Poor screening can also give rise to excessive pickup in other circuits and this may impact the EMC performance.
To overcome this issue, reed relays normally have a ferrous metal screen placed around them. The ideal properties for the shield are for it to have a high permeability and very low magnetic remnance. The screen concentrates the magnetic field and this improves the efficiency of the relay and allows the devices to be closely stacked.

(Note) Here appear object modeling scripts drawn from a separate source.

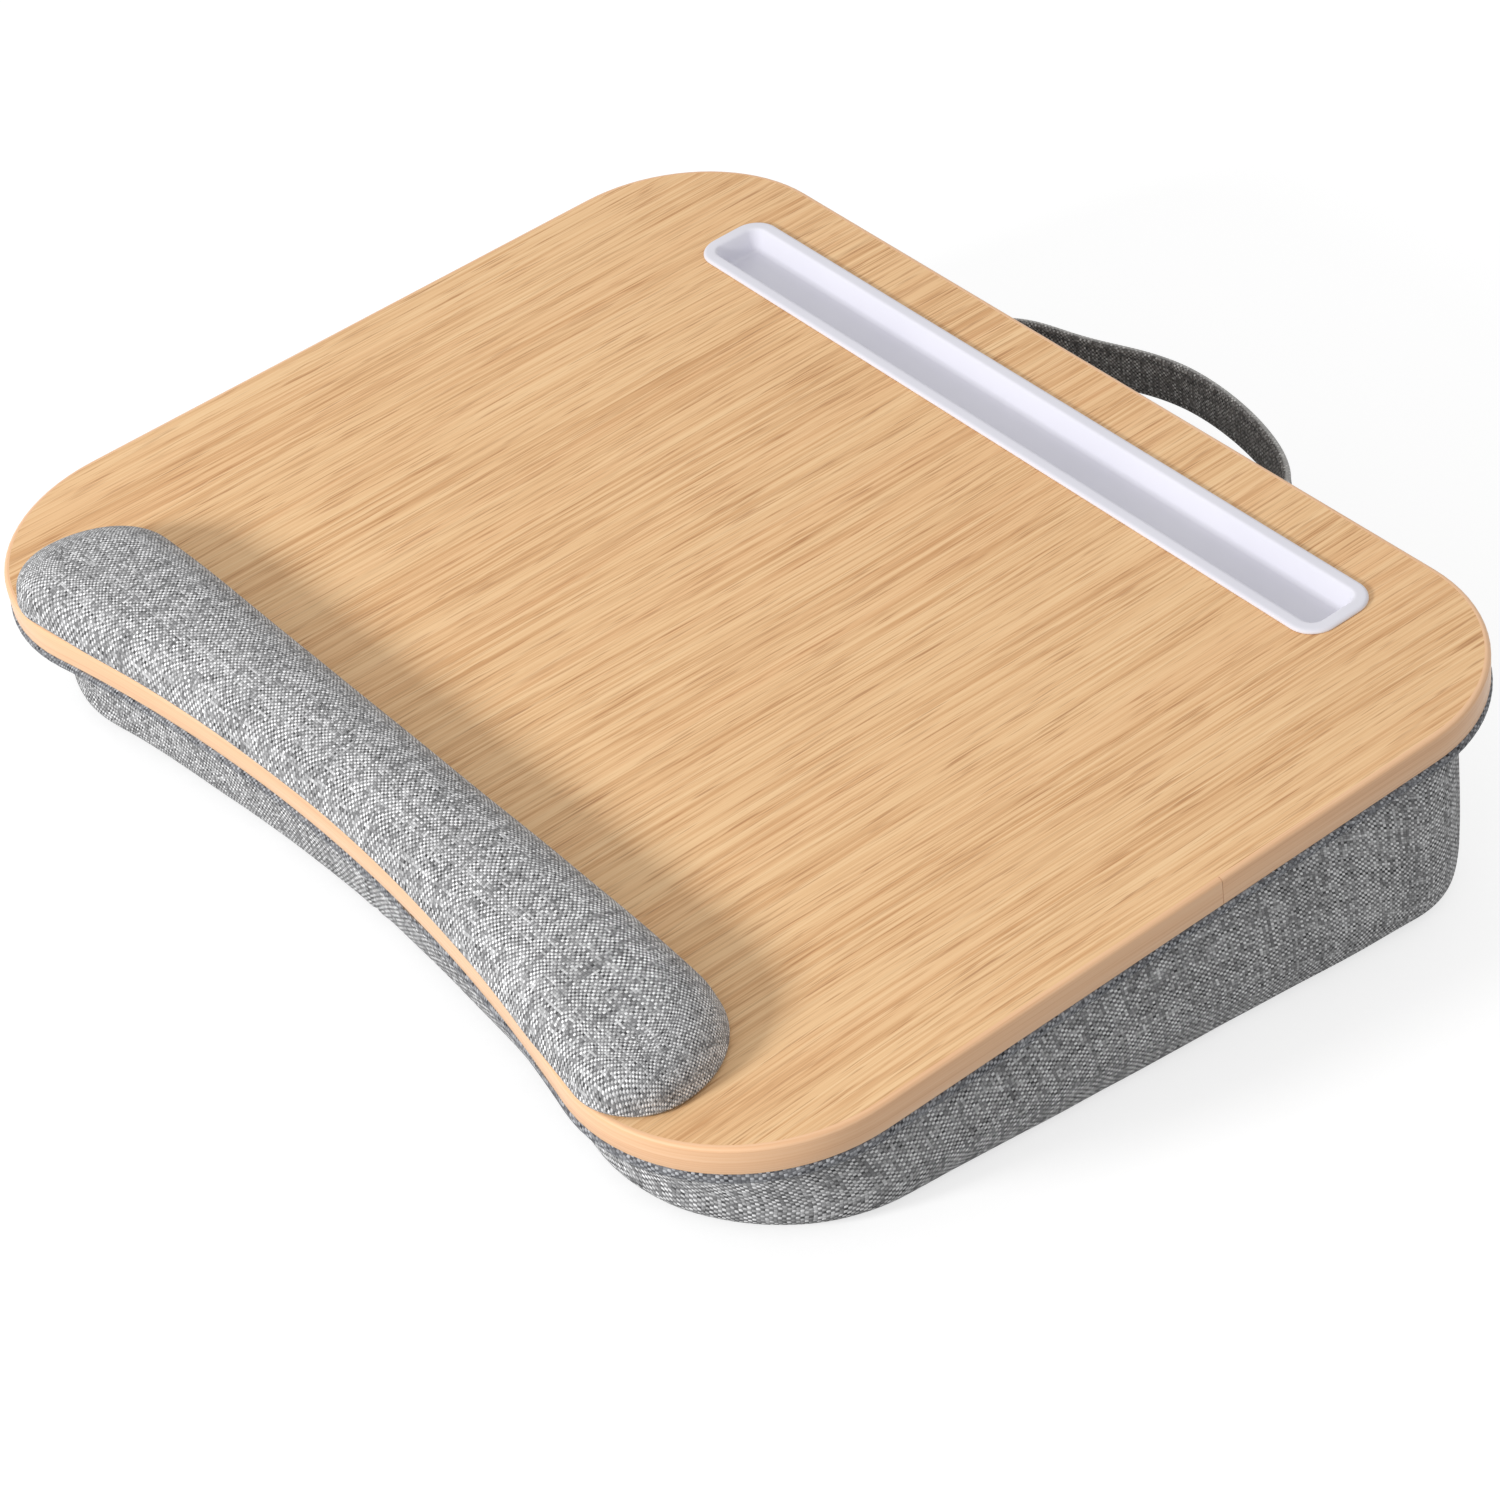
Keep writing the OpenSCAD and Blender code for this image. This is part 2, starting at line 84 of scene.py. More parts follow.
class Wire:
    # a socket that can be used in sums; a sum adds its Math nodes
    def __init__(self, finish, socket):
        self.finish, self.socket = finish, socket

    def math(self, operation, *others):
        return self.finish.node("ShaderNodeMath", {"operation": operation}, [self, *others])

    def __add__(self, other):
        return self.math("ADD", other)

    def __sub__(self, other):
        return self.math("SUBTRACT", other)

    def __mul__(self, other):
        return self.math("MULTIPLY", other)

    def __truediv__(self, other):
        return self.math("DIVIDE", other)

    def __rsub__(self, other):
        return self.finish.node("ShaderNodeMath", {"operation": "SUBTRACT"}, [other, self])

    __radd__ = __add__
    __rmul__ = __mul__


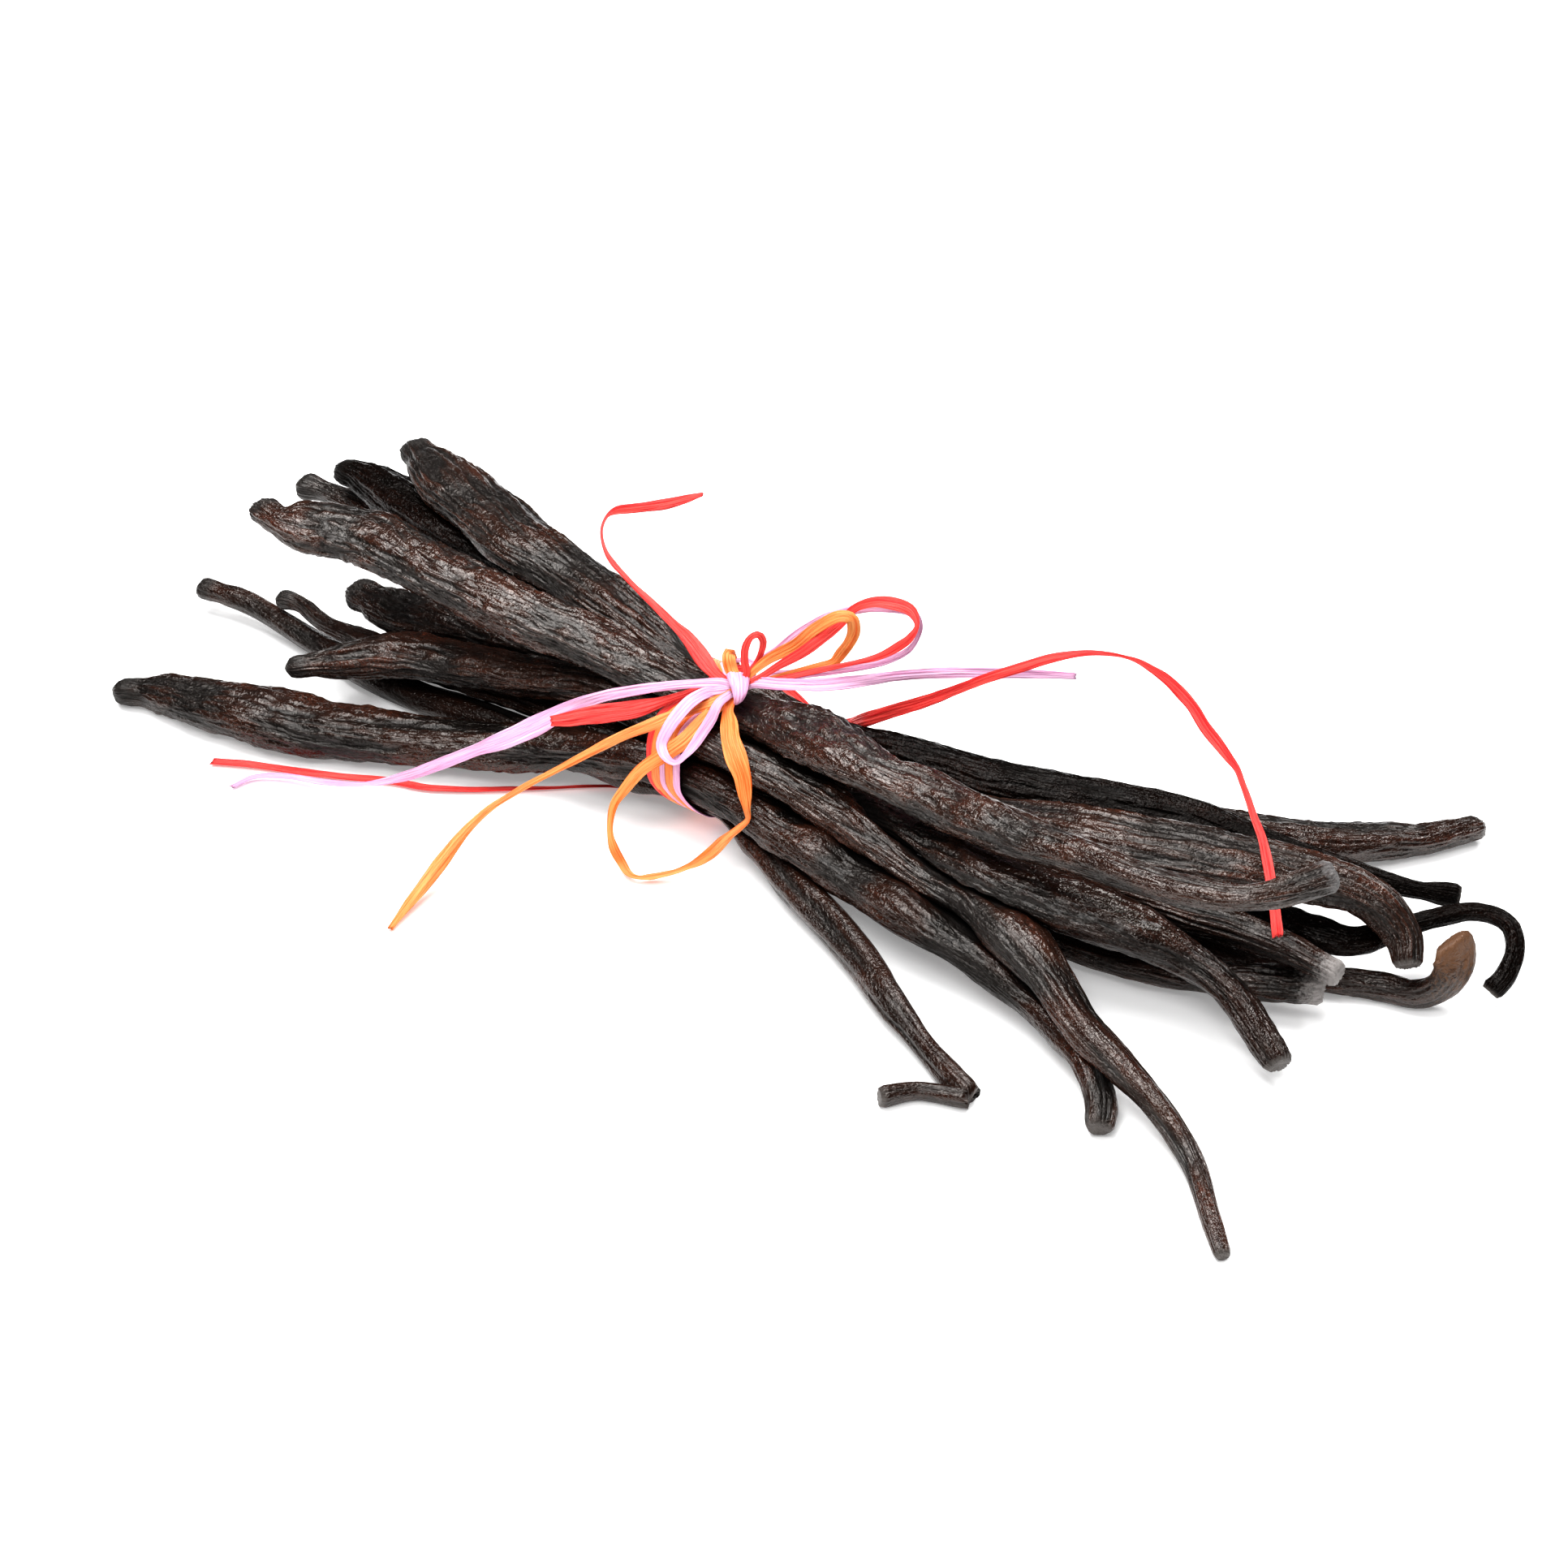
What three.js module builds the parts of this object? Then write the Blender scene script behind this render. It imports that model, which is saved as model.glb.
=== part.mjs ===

Advantages and disadvantages of reed relays
Reed relays offer many advantages and can be used to good effect in a number of situations. Like many technologies there is a balance to be made between the advantages and disadvantages to determine the applicability for any given situation.
Reed relay advantages
- Small size some are fitted into SIL, DIL packages etc or even smaller
- Fast switching speeds
- Provide complete isolation between the switching current and the switched circuit
Reed relay disadvantages
- Generally a low current capability, i.e. not suitable for very high currents
- Not as fast as some solid state switches, although many solid state switches use opto-isolators which are slow
- As electromechanical devices, they wear with use, especially the contacts
Reed relays are a very reliable form of relay that can be used in a variety of areas. Often they are used in switching matrices were complete isolation and low contact resistance are required.
Their comparative small size and the fact that these relays are often contained within small packages, some the size of a IC dual in line packages or even smaller, means that they are easy to use, convenient, and small enough to be used in virtually any electronic circuit.